Your task is to print the material below exactly as presented.

-=-=-

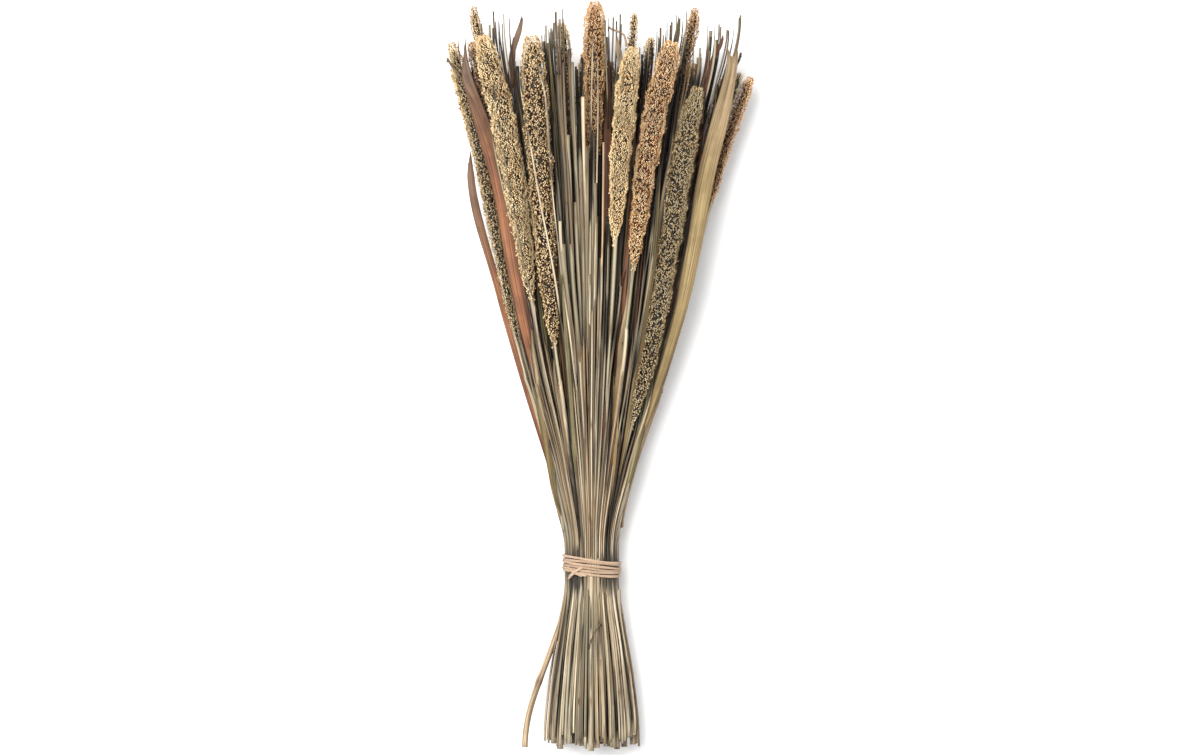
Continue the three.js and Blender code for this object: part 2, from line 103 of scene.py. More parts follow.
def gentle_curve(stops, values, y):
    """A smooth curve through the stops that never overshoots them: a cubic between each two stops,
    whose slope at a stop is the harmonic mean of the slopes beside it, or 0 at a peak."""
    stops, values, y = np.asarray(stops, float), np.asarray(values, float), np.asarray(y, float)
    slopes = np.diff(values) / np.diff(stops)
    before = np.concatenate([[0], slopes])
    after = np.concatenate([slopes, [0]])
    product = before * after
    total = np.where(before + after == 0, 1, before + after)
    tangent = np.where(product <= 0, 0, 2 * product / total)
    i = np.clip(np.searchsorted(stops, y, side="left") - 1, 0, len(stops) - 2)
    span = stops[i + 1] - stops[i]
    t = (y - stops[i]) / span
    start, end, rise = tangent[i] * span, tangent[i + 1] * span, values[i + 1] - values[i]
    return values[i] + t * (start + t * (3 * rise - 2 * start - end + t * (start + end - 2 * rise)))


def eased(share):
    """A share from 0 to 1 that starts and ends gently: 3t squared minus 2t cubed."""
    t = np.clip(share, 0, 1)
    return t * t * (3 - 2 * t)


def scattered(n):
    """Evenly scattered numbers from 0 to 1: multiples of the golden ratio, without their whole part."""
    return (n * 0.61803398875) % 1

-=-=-

• [Answer below]
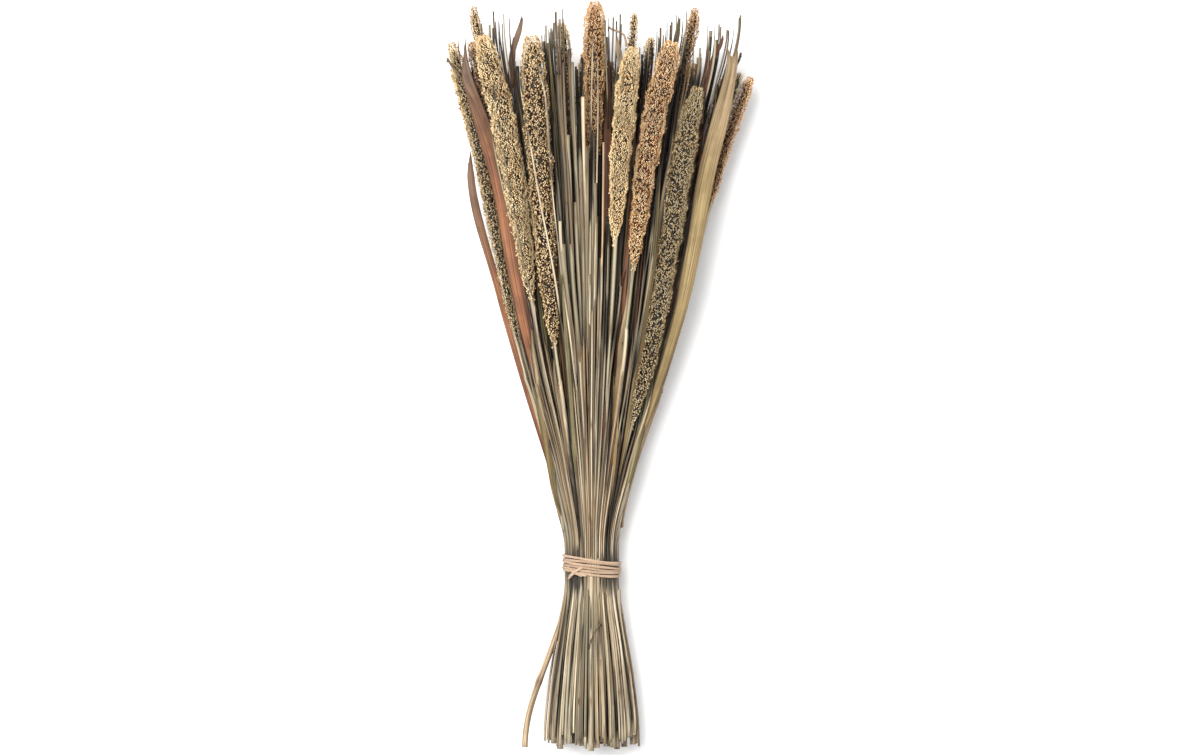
Continue the three.js and Blender code for this object: part 2, from line 103 of scene.py. More parts follow.
def gentle_curve(stops, values, y):
    """A smooth curve through the stops that never overshoots them: a cubic between each two stops,
    whose slope at a stop is the harmonic mean of the slopes beside it, or 0 at a peak."""
    stops, values, y = np.asarray(stops, float), np.asarray(values, float), np.asarray(y, float)
    slopes = np.diff(values) / np.diff(stops)
    before = np.concatenate([[0], slopes])
    after = np.concatenate([slopes, [0]])
    product = before * after
    total = np.where(before + after == 0, 1, before + after)
    tangent = np.where(product <= 0, 0, 2 * product / total)
    i = np.clip(np.searchsorted(stops, y, side="left") - 1, 0, len(stops) - 2)
    span = stops[i + 1] - stops[i]
    t = (y - stops[i]) / span
    start, end, rise = tangent[i] * span, tangent[i + 1] * span, values[i + 1] - values[i]
    return values[i] + t * (start + t * (3 * rise - 2 * start - end + t * (start + end - 2 * rise)))


def eased(share):
    """A share from 0 to 1 that starts and ends gently: 3t squared minus 2t cubed."""
    t = np.clip(share, 0, 1)
    return t * t * (3 - 2 * t)


def scattered(n):
    """Evenly scattered numbers from 0 to 1: multiples of the golden ratio, without their whole part."""
    return (n * 0.61803398875) % 1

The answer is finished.